When one thing goes wrong, all the other adverse events like to join the party.
Nothing happens out no where.

Things occur that lead up to all accidents. IT can be as simple as not enough sleep making your reaction times slower on the morning commute and you rear end someone to much more complex butterfly effect/tangential effects.
 
Nothing happens out no where.

Things occur that lead up to all accidents.
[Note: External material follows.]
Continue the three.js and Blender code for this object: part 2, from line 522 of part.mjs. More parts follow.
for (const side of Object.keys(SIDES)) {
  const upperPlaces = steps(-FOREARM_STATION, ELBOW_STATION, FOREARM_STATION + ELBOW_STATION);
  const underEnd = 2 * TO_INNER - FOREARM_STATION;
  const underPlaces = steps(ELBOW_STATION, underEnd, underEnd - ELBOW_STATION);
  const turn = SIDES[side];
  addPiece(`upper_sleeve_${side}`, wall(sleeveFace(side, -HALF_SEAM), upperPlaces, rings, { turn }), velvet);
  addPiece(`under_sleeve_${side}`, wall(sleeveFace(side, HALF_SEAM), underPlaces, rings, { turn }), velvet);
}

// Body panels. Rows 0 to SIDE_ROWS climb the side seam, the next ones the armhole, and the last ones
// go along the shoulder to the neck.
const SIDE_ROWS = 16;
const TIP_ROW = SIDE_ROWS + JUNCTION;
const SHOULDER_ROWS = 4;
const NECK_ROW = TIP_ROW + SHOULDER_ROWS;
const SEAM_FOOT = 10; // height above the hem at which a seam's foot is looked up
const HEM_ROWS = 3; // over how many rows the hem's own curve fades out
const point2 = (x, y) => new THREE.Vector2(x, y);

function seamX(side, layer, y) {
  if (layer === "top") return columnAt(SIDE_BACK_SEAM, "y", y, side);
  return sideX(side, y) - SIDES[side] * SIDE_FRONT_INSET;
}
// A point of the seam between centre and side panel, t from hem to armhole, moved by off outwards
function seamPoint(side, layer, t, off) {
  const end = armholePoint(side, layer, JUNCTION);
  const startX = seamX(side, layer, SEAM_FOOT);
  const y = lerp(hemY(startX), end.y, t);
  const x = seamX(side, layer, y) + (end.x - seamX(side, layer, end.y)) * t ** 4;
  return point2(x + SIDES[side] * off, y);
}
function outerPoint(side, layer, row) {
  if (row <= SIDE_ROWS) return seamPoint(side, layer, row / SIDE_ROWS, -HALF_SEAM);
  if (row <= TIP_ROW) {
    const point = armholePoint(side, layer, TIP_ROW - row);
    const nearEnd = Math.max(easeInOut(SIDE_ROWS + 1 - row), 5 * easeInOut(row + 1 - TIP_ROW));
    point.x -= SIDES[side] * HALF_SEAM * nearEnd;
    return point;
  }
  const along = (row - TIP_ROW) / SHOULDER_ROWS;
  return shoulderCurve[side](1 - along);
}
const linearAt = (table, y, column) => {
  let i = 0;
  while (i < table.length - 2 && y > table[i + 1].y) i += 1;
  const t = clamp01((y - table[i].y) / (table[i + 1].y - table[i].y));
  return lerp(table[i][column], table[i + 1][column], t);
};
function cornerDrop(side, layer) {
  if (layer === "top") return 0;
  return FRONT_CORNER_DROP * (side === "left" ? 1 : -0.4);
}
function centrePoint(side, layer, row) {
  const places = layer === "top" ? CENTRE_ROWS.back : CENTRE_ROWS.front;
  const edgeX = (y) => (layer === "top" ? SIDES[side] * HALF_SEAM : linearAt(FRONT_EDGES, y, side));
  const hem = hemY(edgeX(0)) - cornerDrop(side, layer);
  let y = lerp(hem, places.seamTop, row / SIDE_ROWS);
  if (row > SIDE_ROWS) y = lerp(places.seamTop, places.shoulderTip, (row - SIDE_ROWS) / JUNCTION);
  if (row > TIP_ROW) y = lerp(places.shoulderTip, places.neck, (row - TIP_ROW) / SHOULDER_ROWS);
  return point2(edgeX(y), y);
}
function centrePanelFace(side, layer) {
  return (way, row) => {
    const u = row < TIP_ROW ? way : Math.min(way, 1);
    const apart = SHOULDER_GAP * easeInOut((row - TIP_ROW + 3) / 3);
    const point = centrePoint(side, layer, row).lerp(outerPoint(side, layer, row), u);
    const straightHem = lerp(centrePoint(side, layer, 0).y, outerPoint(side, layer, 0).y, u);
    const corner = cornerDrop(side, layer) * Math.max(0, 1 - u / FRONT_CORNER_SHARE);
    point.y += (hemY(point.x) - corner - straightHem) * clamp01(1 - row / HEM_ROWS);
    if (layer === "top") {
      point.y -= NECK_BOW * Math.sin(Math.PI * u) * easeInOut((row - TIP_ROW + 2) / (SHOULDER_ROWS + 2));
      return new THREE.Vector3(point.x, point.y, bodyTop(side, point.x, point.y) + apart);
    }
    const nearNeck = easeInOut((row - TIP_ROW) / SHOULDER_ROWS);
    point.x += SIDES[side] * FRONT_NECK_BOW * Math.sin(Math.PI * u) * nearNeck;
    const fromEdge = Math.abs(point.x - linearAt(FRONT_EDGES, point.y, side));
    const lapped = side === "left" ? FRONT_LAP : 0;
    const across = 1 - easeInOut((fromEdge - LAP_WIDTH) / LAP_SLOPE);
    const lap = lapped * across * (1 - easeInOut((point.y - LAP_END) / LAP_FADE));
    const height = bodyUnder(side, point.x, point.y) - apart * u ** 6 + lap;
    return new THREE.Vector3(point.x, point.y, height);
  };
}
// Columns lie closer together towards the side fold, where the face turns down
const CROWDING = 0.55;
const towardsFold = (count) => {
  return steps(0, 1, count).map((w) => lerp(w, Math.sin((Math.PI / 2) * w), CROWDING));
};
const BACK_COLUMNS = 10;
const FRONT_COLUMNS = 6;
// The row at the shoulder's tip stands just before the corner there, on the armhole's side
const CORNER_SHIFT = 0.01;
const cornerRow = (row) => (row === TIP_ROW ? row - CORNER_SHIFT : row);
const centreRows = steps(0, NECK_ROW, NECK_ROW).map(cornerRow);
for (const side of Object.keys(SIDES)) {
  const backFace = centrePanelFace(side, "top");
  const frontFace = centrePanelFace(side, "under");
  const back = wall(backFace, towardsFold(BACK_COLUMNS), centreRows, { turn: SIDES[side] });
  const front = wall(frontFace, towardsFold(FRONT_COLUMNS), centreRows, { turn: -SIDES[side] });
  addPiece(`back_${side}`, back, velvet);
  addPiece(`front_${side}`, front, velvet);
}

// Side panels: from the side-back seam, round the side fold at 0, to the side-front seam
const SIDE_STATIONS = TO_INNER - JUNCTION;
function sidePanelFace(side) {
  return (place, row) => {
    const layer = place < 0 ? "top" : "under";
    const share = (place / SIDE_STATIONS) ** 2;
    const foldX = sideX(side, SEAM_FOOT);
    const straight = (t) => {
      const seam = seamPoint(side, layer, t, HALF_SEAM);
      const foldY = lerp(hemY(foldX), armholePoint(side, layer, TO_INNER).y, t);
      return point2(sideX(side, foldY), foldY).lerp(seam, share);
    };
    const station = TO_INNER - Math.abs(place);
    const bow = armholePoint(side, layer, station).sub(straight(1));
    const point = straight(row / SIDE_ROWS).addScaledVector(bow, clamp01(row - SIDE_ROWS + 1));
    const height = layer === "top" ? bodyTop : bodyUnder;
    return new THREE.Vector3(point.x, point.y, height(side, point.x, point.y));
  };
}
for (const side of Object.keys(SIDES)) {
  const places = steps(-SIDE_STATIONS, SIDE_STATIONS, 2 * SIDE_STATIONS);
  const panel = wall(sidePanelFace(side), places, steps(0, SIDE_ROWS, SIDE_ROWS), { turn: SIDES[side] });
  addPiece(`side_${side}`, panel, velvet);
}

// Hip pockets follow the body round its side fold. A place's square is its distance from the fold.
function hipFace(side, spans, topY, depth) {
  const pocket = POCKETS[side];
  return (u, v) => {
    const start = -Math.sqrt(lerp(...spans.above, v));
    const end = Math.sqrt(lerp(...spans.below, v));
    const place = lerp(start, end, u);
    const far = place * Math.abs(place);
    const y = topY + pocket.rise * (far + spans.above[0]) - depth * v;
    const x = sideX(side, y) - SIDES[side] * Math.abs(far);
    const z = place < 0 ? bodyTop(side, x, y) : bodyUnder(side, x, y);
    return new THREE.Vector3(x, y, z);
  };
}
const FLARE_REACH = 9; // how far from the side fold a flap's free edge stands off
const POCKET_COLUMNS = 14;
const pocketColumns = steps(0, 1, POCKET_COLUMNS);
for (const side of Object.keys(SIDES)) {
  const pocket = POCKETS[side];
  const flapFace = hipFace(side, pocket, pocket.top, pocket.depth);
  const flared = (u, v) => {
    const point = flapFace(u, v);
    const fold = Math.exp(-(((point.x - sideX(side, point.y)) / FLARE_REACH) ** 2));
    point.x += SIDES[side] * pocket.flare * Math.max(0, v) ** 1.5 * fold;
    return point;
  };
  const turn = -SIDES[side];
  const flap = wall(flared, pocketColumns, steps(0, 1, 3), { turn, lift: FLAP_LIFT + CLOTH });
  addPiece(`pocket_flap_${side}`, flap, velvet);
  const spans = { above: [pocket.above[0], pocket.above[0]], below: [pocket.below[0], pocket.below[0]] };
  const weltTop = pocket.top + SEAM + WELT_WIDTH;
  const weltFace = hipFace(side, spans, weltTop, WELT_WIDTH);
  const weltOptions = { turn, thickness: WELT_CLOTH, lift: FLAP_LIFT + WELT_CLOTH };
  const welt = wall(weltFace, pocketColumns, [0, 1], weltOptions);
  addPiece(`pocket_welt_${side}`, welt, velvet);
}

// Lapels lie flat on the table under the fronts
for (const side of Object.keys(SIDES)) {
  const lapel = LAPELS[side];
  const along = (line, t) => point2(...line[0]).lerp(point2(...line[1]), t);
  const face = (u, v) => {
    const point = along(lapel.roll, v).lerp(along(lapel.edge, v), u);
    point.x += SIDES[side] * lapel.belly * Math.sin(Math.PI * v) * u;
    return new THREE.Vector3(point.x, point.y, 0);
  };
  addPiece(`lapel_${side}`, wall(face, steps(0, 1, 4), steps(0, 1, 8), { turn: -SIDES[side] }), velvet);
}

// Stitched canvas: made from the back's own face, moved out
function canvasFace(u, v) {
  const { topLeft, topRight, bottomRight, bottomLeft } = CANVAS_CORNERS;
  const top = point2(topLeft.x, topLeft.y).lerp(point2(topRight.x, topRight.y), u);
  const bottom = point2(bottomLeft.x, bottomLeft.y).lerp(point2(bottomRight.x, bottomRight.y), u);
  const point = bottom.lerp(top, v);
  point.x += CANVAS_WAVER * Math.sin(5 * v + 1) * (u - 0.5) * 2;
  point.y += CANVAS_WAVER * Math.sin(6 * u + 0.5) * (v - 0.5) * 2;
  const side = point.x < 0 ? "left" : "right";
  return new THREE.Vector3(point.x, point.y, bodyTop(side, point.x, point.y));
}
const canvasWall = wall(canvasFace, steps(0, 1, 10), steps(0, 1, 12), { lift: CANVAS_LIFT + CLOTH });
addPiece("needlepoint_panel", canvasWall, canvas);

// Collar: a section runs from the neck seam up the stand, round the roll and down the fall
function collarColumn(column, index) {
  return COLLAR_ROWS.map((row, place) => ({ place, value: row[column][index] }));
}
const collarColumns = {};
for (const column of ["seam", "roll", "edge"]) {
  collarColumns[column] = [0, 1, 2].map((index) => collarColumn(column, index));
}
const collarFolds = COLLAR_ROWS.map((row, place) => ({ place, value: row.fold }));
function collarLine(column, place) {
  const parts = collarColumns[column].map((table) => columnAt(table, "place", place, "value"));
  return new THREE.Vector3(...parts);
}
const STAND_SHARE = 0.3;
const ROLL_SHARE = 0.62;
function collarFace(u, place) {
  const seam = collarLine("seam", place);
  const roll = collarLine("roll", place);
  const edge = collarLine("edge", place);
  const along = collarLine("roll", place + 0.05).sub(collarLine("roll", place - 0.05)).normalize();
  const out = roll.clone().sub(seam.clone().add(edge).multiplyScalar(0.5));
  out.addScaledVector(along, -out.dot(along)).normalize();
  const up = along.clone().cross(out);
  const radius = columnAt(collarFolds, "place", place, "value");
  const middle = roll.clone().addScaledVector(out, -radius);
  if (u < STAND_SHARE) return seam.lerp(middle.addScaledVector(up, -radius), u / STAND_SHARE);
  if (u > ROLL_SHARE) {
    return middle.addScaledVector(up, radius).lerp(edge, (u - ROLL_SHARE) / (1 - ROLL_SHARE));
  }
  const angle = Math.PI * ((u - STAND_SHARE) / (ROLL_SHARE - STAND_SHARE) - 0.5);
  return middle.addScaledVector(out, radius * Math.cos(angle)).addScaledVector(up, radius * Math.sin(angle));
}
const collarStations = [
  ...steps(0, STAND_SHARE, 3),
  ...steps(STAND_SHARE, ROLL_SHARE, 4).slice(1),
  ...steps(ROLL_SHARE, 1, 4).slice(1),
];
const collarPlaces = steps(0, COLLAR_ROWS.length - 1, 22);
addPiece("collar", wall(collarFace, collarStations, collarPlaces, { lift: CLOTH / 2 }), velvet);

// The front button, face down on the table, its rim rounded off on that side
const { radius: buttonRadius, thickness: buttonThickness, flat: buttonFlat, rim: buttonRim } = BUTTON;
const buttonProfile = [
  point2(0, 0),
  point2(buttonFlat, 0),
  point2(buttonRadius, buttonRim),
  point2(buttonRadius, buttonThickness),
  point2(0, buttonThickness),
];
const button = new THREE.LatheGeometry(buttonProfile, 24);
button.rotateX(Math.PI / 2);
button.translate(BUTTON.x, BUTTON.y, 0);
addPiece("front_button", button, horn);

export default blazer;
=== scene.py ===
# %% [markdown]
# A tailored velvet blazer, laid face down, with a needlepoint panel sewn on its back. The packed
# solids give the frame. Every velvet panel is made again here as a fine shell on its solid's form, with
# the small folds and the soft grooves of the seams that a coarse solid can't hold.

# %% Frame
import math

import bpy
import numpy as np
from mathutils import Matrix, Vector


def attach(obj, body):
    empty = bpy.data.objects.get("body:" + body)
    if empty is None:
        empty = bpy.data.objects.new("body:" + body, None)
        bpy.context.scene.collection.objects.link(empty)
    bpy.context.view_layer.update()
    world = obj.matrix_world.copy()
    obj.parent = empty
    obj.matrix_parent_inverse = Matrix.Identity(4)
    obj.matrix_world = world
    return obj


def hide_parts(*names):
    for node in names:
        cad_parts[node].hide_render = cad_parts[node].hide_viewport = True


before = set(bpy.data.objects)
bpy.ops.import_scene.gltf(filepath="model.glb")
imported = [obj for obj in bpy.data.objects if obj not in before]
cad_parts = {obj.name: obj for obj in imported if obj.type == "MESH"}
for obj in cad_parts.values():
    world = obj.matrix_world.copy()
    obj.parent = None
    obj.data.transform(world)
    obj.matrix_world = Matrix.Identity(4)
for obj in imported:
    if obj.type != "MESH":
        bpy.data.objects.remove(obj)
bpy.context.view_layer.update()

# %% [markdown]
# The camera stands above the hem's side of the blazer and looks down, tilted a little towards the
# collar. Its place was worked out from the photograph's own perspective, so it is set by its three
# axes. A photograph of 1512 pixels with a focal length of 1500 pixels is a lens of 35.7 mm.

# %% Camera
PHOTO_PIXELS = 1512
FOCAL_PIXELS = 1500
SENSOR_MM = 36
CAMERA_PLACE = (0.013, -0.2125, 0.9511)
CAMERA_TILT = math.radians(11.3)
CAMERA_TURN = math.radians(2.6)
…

IT can be as simple as not enough sleep making your reaction times slower on the morning commute and you rear end someone to much more complex butterfly effect/tangential effects.
The last time I went to bed late, there was a tsunami in India.
 
The last time I went to bed late, there was a tsunami in India.
imagine what would have happened if you had been drinking too.
 
Do you have a Dive Alert inline air horn? If I can see them, they can hear me.


Yep. Last time I used it we were floating in some decent swells off Hawaii Kai for about 40 minutes. About 10 of us were drifting East but the boat was looking out by China wall--we could see them every time we came up on top the swell. Also had the 6'Halcyon Red out, my daughter's 6' Pink Halcyon SMB, and someone else had a similarly sized Orange. If the wind is against you, and the swell is against you, Dive Alert isn't a sure thing. Spouse did have good luck with it in Palau...but that was nice and flat.

That was the second 40 minute wait that month.

(I've also carry smaller 3.3 SMBs cause they shoot easier from depth, at least 1 strobe, signal mirrors, whistles, usually a dive light)

as an aside I've found it easier to hold up the huge SMB by attaching some of the weights to the bottom... it is very tiring maintaining the large buoy vertical. (also make you float higher in the water).
 
Nothing happens out no where.

Agreed. Unanticipated and compounding events is our nemesis. I'm live-boating on a drift dive when the boat hits a submerged log and sinks. The outboard may not start as I'm drifting out to sea. My PLB might not work that day. Whitey is overly curious and hungry. Of course I could also be hit by a truck while walking to the store.